> [WHAT YOU ARE ASKED TO DO]
Give the data again, word for word.

> [DATA]
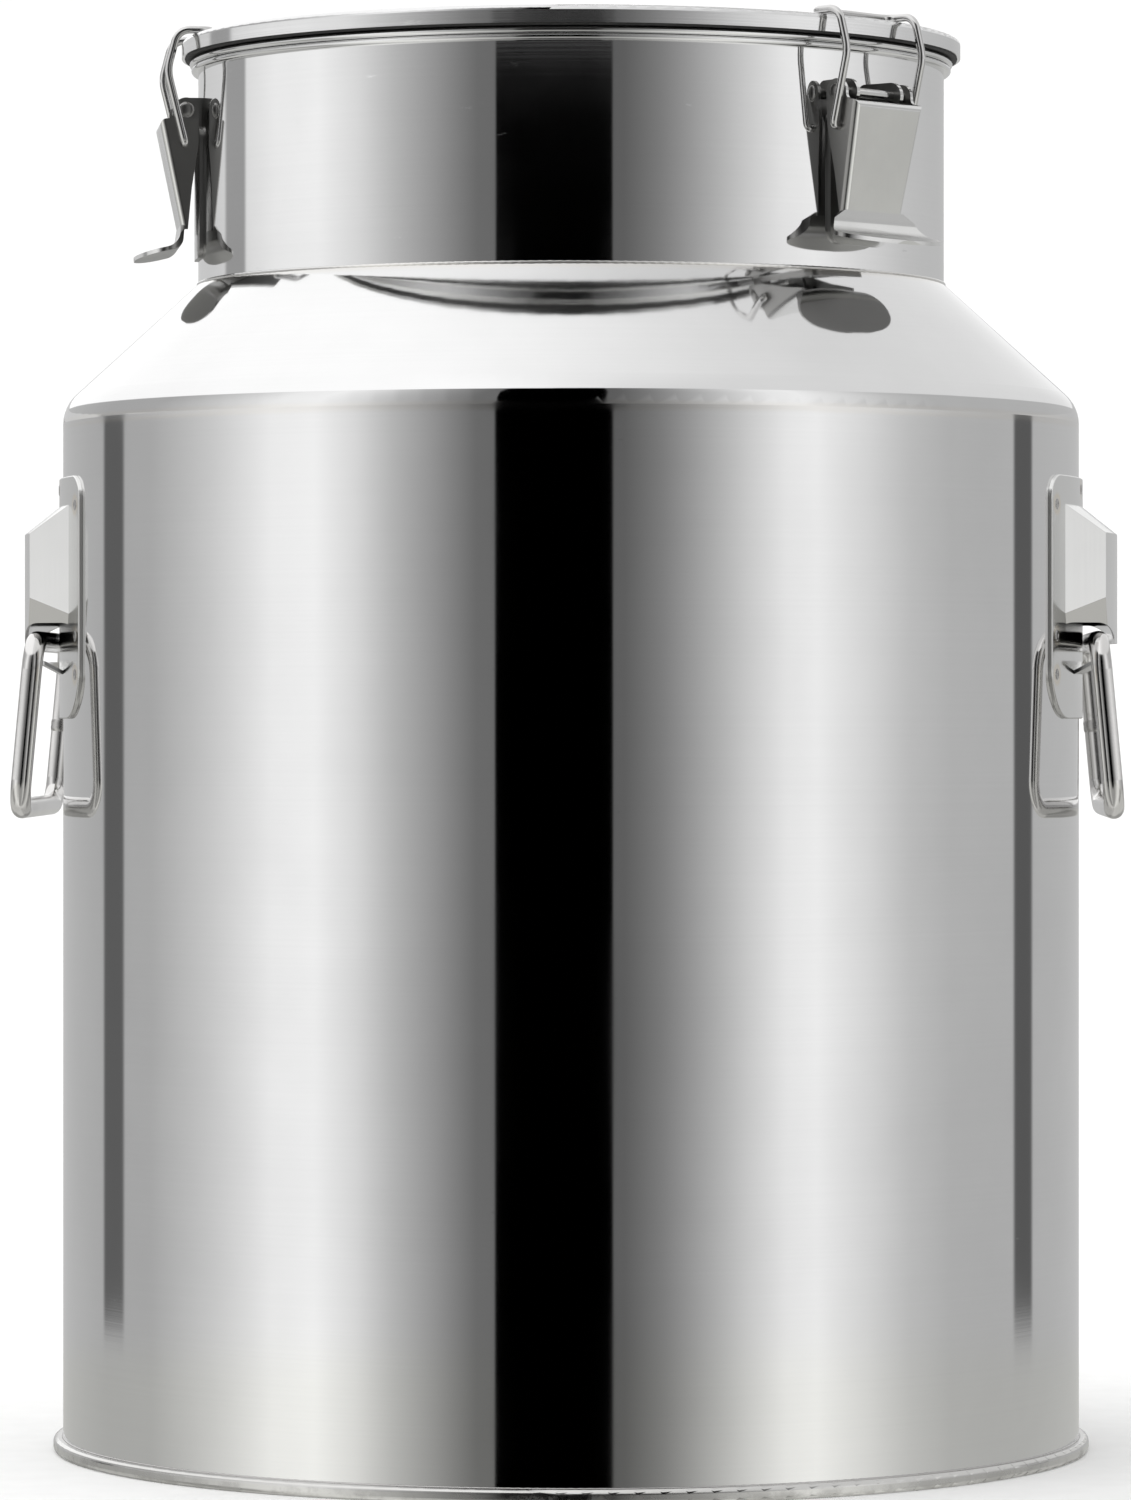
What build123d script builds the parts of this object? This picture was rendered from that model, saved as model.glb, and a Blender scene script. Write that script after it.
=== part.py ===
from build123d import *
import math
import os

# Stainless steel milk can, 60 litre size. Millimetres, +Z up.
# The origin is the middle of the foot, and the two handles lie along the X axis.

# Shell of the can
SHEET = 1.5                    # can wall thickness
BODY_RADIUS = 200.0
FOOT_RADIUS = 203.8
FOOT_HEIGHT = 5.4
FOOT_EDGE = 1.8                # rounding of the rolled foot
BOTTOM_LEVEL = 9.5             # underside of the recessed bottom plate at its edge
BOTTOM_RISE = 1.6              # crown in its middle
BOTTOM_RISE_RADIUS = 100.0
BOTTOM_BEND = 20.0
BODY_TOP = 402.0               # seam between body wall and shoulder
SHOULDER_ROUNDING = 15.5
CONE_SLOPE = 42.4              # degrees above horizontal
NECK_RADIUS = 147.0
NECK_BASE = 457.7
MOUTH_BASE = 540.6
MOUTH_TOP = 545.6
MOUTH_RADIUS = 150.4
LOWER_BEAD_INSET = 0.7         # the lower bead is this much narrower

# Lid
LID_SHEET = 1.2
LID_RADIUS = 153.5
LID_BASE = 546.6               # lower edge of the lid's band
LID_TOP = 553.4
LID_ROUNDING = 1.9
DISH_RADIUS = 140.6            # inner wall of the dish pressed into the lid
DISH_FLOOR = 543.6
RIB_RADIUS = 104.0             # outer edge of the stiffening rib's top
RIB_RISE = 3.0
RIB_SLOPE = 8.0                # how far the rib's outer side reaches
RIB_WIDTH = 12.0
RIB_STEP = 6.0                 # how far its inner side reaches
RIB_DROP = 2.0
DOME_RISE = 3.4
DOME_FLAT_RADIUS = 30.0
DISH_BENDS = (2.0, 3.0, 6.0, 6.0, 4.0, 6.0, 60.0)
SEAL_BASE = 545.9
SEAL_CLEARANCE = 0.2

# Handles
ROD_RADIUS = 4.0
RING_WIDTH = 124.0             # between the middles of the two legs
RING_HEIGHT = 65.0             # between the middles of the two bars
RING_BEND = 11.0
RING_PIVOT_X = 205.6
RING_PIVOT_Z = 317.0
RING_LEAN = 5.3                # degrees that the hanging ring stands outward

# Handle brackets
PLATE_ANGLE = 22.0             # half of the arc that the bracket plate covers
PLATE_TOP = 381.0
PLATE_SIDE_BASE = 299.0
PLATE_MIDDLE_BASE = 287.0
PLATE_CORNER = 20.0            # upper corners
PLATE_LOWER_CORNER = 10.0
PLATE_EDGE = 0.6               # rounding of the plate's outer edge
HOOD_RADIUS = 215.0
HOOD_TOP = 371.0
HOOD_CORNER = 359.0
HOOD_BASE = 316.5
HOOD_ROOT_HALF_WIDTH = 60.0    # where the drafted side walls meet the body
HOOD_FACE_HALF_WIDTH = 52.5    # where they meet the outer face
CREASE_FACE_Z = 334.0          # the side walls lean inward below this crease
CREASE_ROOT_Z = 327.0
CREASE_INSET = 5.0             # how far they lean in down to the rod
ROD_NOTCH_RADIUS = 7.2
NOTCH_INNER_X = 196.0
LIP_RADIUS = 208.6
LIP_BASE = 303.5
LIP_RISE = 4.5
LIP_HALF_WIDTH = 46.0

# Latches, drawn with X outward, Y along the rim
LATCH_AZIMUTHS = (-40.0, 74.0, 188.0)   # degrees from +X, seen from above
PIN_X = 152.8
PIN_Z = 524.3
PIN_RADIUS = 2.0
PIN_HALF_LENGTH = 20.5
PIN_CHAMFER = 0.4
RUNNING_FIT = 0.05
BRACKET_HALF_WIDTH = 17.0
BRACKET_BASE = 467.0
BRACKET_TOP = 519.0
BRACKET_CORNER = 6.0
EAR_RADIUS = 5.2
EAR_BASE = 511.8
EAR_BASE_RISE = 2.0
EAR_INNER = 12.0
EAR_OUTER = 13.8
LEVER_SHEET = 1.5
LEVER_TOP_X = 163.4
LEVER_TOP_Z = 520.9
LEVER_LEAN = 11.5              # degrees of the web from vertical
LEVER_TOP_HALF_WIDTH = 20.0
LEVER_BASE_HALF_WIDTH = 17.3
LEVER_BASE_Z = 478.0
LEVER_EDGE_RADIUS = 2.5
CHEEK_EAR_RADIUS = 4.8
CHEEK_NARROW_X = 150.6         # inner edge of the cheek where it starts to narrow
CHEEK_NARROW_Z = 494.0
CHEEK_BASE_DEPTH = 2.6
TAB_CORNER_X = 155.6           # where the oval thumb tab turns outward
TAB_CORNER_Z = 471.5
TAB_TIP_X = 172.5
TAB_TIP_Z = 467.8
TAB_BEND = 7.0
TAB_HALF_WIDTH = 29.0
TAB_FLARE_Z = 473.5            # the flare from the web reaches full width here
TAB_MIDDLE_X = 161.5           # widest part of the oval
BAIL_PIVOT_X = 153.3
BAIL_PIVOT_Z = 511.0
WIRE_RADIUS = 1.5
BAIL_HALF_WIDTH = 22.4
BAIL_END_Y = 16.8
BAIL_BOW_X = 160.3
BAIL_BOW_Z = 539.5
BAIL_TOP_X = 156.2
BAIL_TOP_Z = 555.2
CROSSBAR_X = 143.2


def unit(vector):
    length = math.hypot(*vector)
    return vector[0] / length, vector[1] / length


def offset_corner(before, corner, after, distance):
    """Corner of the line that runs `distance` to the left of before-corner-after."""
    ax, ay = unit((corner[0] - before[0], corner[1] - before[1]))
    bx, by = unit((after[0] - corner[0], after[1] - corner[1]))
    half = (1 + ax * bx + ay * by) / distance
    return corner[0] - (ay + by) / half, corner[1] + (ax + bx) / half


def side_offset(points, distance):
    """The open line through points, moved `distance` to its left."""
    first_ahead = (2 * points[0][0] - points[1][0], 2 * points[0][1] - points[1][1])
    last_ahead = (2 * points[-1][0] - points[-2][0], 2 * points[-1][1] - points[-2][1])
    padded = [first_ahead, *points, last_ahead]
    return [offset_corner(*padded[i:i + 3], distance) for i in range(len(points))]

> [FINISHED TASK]
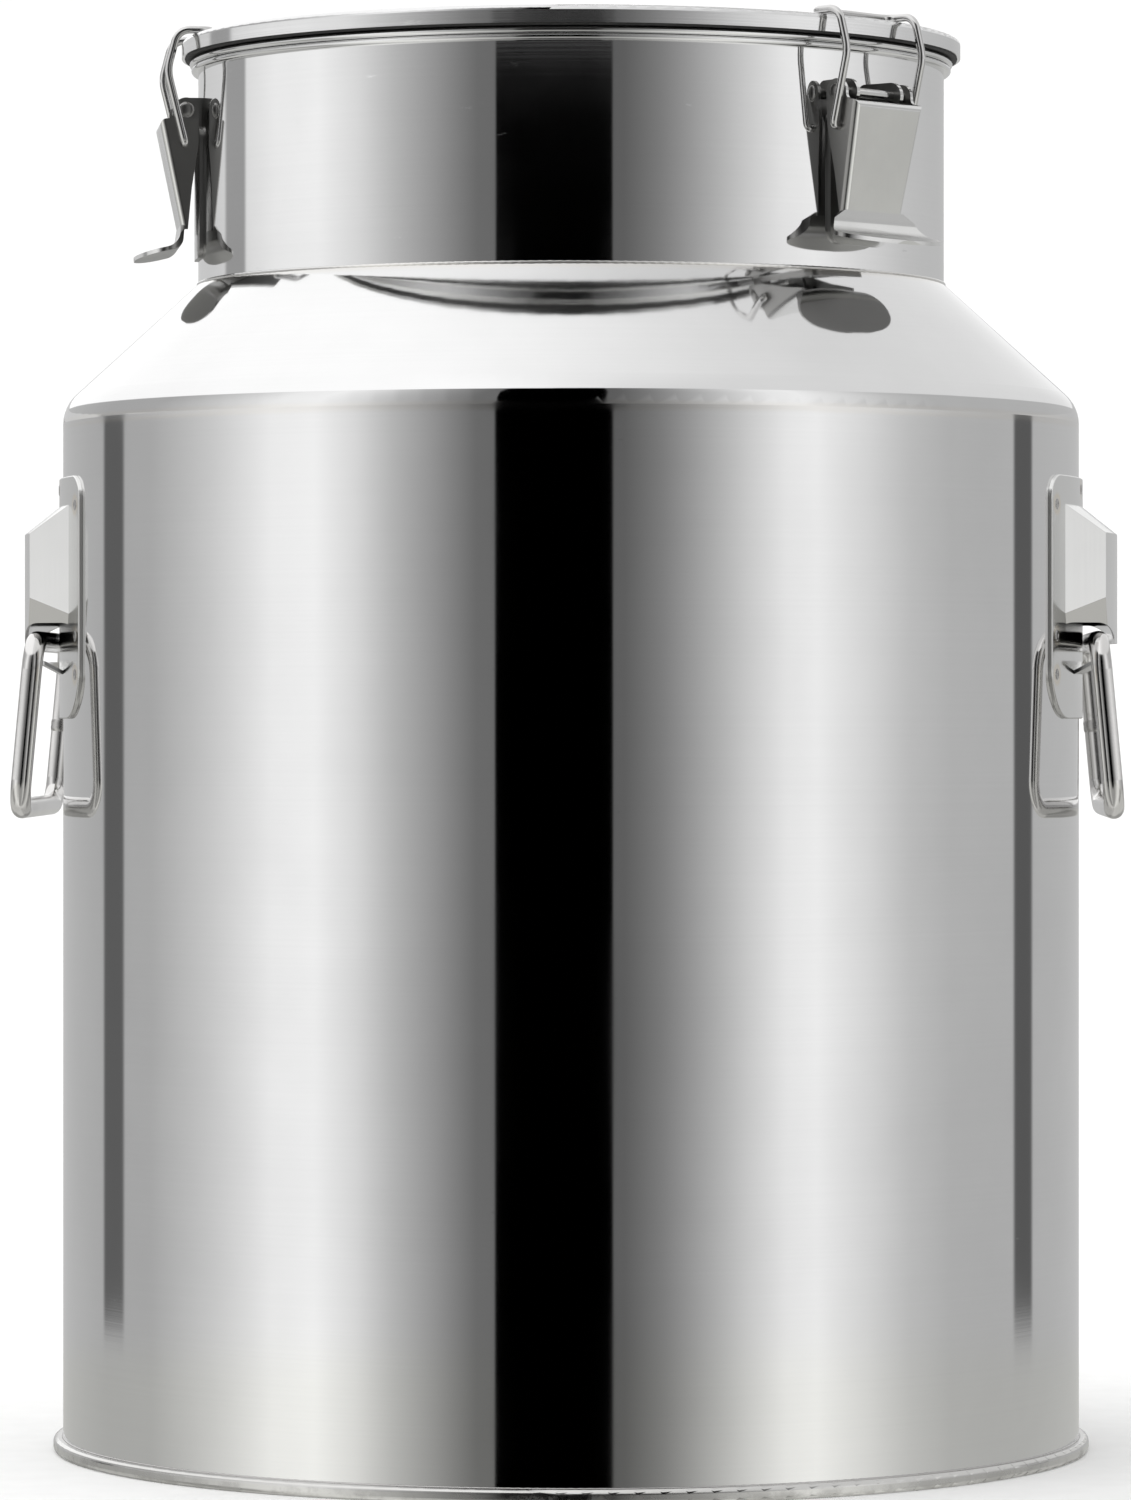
What build123d script builds the parts of this object? This picture was rendered from that model, saved as model.glb, and a Blender scene script. Write that script after it.
=== part.py ===
from build123d import *
import math
import os

# Stainless steel milk can, 60 litre size. Millimetres, +Z up.
# The origin is the middle of the foot, and the two handles lie along the X axis.

# Shell of the can
SHEET = 1.5                    # can wall thickness
BODY_RADIUS = 200.0
FOOT_RADIUS = 203.8
FOOT_HEIGHT = 5.4
FOOT_EDGE = 1.8                # rounding of the rolled foot
BOTTOM_LEVEL = 9.5             # underside of the recessed bottom plate at its edge
BOTTOM_RISE = 1.6              # crown in its middle
BOTTOM_RISE_RADIUS = 100.0
BOTTOM_BEND = 20.0
BODY_TOP = 402.0               # seam between body wall and shoulder
SHOULDER_ROUNDING = 15.5
CONE_SLOPE = 42.4              # degrees above horizontal
NECK_RADIUS = 147.0
NECK_BASE = 457.7
MOUTH_BASE = 540.6
MOUTH_TOP = 545.6
MOUTH_RADIUS = 150.4
LOWER_BEAD_INSET = 0.7         # the lower bead is this much narrower

# Lid
LID_SHEET = 1.2
LID_RADIUS = 153.5
LID_BASE = 546.6               # lower edge of the lid's band
LID_TOP = 553.4
LID_ROUNDING = 1.9
DISH_RADIUS = 140.6            # inner wall of the dish pressed into the lid
DISH_FLOOR = 543.6
RIB_RADIUS = 104.0             # outer edge of the stiffening rib's top
RIB_RISE = 3.0
RIB_SLOPE = 8.0                # how far the rib's outer side reaches
RIB_WIDTH = 12.0
RIB_STEP = 6.0                 # how far its inner side reaches
RIB_DROP = 2.0
DOME_RISE = 3.4
DOME_FLAT_RADIUS = 30.0
DISH_BENDS = (2.0, 3.0, 6.0, 6.0, 4.0, 6.0, 60.0)
SEAL_BASE = 545.9
SEAL_CLEARANCE = 0.2

# Handles
ROD_RADIUS = 4.0
RING_WIDTH = 124.0             # between the middles of the two legs
RING_HEIGHT = 65.0             # between the middles of the two bars
RING_BEND = 11.0
RING_PIVOT_X = 205.6
RING_PIVOT_Z = 317.0
RING_LEAN = 5.3                # degrees that the hanging ring stands outward

# Handle brackets
PLATE_ANGLE = 22.0             # half of the arc that the bracket plate covers
PLATE_TOP = 381.0
PLATE_SIDE_BASE = 299.0
PLATE_MIDDLE_BASE = 287.0
PLATE_CORNER = 20.0            # upper corners
PLATE_LOWER_CORNER = 10.0
PLATE_EDGE = 0.6               # rounding of the plate's outer edge
HOOD_RADIUS = 215.0
HOOD_TOP = 371.0
HOOD_CORNER = 359.0
HOOD_BASE = 316.5
HOOD_ROOT_HALF_WIDTH = 60.0    # where the drafted side walls meet the body
HOOD_FACE_HALF_WIDTH = 52.5    # where they meet the outer face
CREASE_FACE_Z = 334.0          # the side walls lean inward below this crease
CREASE_ROOT_Z = 327.0
CREASE_INSET = 5.0             # how far they lean in down to the rod
ROD_NOTCH_RADIUS = 7.2
NOTCH_INNER_X = 196.0
LIP_RADIUS = 208.6
LIP_BASE = 303.5
LIP_RISE = 4.5
LIP_HALF_WIDTH = 46.0

# Latches, drawn with X outward, Y along the rim
LATCH_AZIMUTHS = (-40.0, 74.0, 188.0)   # degrees from +X, seen from above
PIN_X = 152.8
PIN_Z = 524.3
PIN_RADIUS = 2.0
PIN_HALF_LENGTH = 20.5
PIN_CHAMFER = 0.4
RUNNING_FIT = 0.05
BRACKET_HALF_WIDTH = 17.0
BRACKET_BASE = 467.0
BRACKET_TOP = 519.0
BRACKET_CORNER = 6.0
EAR_RADIUS = 5.2
EAR_BASE = 511.8
EAR_BASE_RISE = 2.0
EAR_INNER = 12.0
EAR_OUTER = 13.8
LEVER_SHEET = 1.5
LEVER_TOP_X = 163.4
LEVER_TOP_Z = 520.9
LEVER_LEAN = 11.5              # degrees of the web from vertical
LEVER_TOP_HALF_WIDTH = 20.0
LEVER_BASE_HALF_WIDTH = 17.3
LEVER_BASE_Z = 478.0
LEVER_EDGE_RADIUS = 2.5
CHEEK_EAR_RADIUS = 4.8
CHEEK_NARROW_X = 150.6         # inner edge of the cheek where it starts to narrow
CHEEK_NARROW_Z = 494.0
CHEEK_BASE_DEPTH = 2.6
TAB_CORNER_X = 155.6           # where the oval thumb tab turns outward
TAB_CORNER_Z = 471.5
TAB_TIP_X = 172.5
TAB_TIP_Z = 467.8
TAB_BEND = 7.0
TAB_HALF_WIDTH = 29.0
TAB_FLARE_Z = 473.5            # the flare from the web reaches full width here
TAB_MIDDLE_X = 161.5           # widest part of the oval
BAIL_PIVOT_X = 153.3
BAIL_PIVOT_Z = 511.0
WIRE_RADIUS = 1.5
BAIL_HALF_WIDTH = 22.4
BAIL_END_Y = 16.8
BAIL_BOW_X = 160.3
BAIL_BOW_Z = 539.5
BAIL_TOP_X = 156.2
BAIL_TOP_Z = 555.2
CROSSBAR_X = 143.2


def unit(vector):
    length = math.hypot(*vector)
    return vector[0] / length, vector[1] / length


def offset_corner(before, corner, after, distance):
    """Corner of the line that runs `distance` to the left of before-corner-after."""
    ax, ay = unit((corner[0] - before[0], corner[1] - before[1]))
    bx, by = unit((after[0] - corner[0], after[1] - corner[1]))
    half = (1 + ax * bx + ay * by) / distance
    return corner[0] - (ay + by) / half, corner[1] + (ax + bx) / half


def side_offset(points, distance):
    """The open line through points, moved `distance` to its left."""
    first_ahead = (2 * points[0][0] - points[1][0], 2 * points[0][1] - points[1][1])
    last_ahead = (2 * points[-1][0] - points[-2][0], 2 * points[-1][1] - points[-2][1])
    padded = [first_ahead, *points, last_ahead]
    return [offset_corner(*padded[i:i + 3], distance) for i in range(len(points))]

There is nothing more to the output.